* **EXERCISE DIRECTIONS**
Tally the lines that hold the string "json", and reply with the count alone.

* **DATA SUPPLIED**
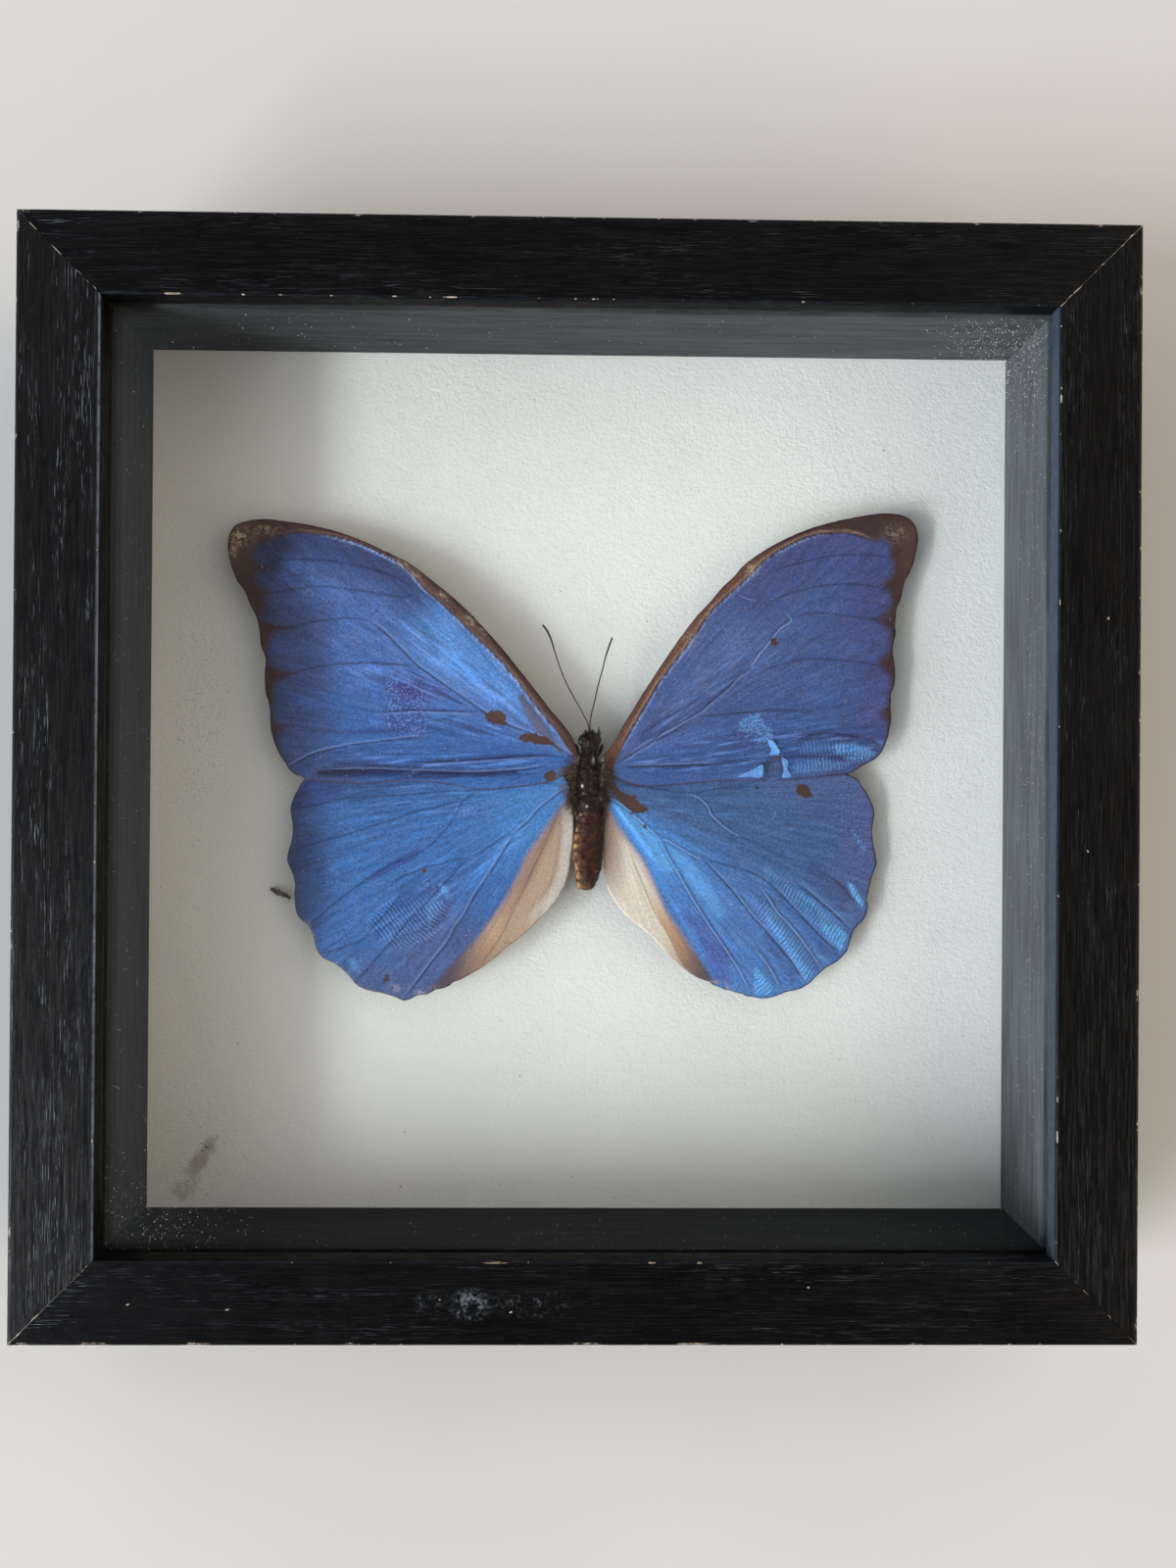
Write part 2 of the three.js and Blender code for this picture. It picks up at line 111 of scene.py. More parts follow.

==

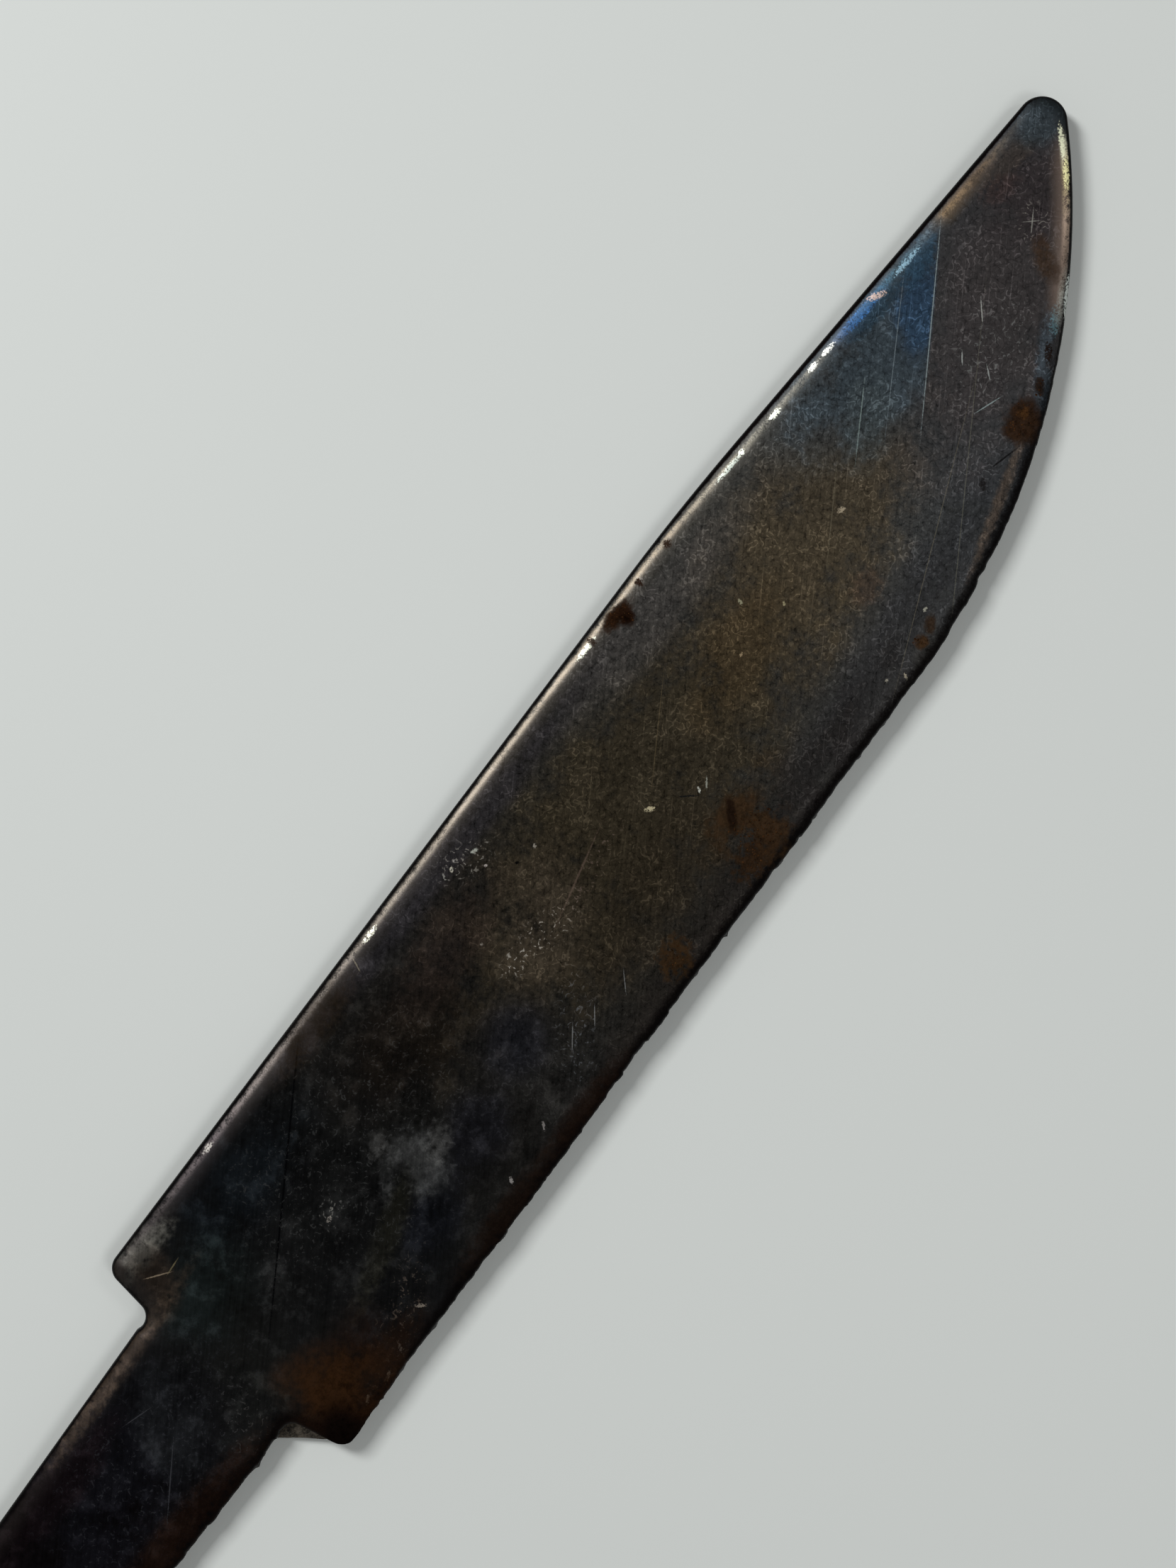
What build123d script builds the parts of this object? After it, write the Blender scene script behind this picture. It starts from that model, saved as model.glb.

---

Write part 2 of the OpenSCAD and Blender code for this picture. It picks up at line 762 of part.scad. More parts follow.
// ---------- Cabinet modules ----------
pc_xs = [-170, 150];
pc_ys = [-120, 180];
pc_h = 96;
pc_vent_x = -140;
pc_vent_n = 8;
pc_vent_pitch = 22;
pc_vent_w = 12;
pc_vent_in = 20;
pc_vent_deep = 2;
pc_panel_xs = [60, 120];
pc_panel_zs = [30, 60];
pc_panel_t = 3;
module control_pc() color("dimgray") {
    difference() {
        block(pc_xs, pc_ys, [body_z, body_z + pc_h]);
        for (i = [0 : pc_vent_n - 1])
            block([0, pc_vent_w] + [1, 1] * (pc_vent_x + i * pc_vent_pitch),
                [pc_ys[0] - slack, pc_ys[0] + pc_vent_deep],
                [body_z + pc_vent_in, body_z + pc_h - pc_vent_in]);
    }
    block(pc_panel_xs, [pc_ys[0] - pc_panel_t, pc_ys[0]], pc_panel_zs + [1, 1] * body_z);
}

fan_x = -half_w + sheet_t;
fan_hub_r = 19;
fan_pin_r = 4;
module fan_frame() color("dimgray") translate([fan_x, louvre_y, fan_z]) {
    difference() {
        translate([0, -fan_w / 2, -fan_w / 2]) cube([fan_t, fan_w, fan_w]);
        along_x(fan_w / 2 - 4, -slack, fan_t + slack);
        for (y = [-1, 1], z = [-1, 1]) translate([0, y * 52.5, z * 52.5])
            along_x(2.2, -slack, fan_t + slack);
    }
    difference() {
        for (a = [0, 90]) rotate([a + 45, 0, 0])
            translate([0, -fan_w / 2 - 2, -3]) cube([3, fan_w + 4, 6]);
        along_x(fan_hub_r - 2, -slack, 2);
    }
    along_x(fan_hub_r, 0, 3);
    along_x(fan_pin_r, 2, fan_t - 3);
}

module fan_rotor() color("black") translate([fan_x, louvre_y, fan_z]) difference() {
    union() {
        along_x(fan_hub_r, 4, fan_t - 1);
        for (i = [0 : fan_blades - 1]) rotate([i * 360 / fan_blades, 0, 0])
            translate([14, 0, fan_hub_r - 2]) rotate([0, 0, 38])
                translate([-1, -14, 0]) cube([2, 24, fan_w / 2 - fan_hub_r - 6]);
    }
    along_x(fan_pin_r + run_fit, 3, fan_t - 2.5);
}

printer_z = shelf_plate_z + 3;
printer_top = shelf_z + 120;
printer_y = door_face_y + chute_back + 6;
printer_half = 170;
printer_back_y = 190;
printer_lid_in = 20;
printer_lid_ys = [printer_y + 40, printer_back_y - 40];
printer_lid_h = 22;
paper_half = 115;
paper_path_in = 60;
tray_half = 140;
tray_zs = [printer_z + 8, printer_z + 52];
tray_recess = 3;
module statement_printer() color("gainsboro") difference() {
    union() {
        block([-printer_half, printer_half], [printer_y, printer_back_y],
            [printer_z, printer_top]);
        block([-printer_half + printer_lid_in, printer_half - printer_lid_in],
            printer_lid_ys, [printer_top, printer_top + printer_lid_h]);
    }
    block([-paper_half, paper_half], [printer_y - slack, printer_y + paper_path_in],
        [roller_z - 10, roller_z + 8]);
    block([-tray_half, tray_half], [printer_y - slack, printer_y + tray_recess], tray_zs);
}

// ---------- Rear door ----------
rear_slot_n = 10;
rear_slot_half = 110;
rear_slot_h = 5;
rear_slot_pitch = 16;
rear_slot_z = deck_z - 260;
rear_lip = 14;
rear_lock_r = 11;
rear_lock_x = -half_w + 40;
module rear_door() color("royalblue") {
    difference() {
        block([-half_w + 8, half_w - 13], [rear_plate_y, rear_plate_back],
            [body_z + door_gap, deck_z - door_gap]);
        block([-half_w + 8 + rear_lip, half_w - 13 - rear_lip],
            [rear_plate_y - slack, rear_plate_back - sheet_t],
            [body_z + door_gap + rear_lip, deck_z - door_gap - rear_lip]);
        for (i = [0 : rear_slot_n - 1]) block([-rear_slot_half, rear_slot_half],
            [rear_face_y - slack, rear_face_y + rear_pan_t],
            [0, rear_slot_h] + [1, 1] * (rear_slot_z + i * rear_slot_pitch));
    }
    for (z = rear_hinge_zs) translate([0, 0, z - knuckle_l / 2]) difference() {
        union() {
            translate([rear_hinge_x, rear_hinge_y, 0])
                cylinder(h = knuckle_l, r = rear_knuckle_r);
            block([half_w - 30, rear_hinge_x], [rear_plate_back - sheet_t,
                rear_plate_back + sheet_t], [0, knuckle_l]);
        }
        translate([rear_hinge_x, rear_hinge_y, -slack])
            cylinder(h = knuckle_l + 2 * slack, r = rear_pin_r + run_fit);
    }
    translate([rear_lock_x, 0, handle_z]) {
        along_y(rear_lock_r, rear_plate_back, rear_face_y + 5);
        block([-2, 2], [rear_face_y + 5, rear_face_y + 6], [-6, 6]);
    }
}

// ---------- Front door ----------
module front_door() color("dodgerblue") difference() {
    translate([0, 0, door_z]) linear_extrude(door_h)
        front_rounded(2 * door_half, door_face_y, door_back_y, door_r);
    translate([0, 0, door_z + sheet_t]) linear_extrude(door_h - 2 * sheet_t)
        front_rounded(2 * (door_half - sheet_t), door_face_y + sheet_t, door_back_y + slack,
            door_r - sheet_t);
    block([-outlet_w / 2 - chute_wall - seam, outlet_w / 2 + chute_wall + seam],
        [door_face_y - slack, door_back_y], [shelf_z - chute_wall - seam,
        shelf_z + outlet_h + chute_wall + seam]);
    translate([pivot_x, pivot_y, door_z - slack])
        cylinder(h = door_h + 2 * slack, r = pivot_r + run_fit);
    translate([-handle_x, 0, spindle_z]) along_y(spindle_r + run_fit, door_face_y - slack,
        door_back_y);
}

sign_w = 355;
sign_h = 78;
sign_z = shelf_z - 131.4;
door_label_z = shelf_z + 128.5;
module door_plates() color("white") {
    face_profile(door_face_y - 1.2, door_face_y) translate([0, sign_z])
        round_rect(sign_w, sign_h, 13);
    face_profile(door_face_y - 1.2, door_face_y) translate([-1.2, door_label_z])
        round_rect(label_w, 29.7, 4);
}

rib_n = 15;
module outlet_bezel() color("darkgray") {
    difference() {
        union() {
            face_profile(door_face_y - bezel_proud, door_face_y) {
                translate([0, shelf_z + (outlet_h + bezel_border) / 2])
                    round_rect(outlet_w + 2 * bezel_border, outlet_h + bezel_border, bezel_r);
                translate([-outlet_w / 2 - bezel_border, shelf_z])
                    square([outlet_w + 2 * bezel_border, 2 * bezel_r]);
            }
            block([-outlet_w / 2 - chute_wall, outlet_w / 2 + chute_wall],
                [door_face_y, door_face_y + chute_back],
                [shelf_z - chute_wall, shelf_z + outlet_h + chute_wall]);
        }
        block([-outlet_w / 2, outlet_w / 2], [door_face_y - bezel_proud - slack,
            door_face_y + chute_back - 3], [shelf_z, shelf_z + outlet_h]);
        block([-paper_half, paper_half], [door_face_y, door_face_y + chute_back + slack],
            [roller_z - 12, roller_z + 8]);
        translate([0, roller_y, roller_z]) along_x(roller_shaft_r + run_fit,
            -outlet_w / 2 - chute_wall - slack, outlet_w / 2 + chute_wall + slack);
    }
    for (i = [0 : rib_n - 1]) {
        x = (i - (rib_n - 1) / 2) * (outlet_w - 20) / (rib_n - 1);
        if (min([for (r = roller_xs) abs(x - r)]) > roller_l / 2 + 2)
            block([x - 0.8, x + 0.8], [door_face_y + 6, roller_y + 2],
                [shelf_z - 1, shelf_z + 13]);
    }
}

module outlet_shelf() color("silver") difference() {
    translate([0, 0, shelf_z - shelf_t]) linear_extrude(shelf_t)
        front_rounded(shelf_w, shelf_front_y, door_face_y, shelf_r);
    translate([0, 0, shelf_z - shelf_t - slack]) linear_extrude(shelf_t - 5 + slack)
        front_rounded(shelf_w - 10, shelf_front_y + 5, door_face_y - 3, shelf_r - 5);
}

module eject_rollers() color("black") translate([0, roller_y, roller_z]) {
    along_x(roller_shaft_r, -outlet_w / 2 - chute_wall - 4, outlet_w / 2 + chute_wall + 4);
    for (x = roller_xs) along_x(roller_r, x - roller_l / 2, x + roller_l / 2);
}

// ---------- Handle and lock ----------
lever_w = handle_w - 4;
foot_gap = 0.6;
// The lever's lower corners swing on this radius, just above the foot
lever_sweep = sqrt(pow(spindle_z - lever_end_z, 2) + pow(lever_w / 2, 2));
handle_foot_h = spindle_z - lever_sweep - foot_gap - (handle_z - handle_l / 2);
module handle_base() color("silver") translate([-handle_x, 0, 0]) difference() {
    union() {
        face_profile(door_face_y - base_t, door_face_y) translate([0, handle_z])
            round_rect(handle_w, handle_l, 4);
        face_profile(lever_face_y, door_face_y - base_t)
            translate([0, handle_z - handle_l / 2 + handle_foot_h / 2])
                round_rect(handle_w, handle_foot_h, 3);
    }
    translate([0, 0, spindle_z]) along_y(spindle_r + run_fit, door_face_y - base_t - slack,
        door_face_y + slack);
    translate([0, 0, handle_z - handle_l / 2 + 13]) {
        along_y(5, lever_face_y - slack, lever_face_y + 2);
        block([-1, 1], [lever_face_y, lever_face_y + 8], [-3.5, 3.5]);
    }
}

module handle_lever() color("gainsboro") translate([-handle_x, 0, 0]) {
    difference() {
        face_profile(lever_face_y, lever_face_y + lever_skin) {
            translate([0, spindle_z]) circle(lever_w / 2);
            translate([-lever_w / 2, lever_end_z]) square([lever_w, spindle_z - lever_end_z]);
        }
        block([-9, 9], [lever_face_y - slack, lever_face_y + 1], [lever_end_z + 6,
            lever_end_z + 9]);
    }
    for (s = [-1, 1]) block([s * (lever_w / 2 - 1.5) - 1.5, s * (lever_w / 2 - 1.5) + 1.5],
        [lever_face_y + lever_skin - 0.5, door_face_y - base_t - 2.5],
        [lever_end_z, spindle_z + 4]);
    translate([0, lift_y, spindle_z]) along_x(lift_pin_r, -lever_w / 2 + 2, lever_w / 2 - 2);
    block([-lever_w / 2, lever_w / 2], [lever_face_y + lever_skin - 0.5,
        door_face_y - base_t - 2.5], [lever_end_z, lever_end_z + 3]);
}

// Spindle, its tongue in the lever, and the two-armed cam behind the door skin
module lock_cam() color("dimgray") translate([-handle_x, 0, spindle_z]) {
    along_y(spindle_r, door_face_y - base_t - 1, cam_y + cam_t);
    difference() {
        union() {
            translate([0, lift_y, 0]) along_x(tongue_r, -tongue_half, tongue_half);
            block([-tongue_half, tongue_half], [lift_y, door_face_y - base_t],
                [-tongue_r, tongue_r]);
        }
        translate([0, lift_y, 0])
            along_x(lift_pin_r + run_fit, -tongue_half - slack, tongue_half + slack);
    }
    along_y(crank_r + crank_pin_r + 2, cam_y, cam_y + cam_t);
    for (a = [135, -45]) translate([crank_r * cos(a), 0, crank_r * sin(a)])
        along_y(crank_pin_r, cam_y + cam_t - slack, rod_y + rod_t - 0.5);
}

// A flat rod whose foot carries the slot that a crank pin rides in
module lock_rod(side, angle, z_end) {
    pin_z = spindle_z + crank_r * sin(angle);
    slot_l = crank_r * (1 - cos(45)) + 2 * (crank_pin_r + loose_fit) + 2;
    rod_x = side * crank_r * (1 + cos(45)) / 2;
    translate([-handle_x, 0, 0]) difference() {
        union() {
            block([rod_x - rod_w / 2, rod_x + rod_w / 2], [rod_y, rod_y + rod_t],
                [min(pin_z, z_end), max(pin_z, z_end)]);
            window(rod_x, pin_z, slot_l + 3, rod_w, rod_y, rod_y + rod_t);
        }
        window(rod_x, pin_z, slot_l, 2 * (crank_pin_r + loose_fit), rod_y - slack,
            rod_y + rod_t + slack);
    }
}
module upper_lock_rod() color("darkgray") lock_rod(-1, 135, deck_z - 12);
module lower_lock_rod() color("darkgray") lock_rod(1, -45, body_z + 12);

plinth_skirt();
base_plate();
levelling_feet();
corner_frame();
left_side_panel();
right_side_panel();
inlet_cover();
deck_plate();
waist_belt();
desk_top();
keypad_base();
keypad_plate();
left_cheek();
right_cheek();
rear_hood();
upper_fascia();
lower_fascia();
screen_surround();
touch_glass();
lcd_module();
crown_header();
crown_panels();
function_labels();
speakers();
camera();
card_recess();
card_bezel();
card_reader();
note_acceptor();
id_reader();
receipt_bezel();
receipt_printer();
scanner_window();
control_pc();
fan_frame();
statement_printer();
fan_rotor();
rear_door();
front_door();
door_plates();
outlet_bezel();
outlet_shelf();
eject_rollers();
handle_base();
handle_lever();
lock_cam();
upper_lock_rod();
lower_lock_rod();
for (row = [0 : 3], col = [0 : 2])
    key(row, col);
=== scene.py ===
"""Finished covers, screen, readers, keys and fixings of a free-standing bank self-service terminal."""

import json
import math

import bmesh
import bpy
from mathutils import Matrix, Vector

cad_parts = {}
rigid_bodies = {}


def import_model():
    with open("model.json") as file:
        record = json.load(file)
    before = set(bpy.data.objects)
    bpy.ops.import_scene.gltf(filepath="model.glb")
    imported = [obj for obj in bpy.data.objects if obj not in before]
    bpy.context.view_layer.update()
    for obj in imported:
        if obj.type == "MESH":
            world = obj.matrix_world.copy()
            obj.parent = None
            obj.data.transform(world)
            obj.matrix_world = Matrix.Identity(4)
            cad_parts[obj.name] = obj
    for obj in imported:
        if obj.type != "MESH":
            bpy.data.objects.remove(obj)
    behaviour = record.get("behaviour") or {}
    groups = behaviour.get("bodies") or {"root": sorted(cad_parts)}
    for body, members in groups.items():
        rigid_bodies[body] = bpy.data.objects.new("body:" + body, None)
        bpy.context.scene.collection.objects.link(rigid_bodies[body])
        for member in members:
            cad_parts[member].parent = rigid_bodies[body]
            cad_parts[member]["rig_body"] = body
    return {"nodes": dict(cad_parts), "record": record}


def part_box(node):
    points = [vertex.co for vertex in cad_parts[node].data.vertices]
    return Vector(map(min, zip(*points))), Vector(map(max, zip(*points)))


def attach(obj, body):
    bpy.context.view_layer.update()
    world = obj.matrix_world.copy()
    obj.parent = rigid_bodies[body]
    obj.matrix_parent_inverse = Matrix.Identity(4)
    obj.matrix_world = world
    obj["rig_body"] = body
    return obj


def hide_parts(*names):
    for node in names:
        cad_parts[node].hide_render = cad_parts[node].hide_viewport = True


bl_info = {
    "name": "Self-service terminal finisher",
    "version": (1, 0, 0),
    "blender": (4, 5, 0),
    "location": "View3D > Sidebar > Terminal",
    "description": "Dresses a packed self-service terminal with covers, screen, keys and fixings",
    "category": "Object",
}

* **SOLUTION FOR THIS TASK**
3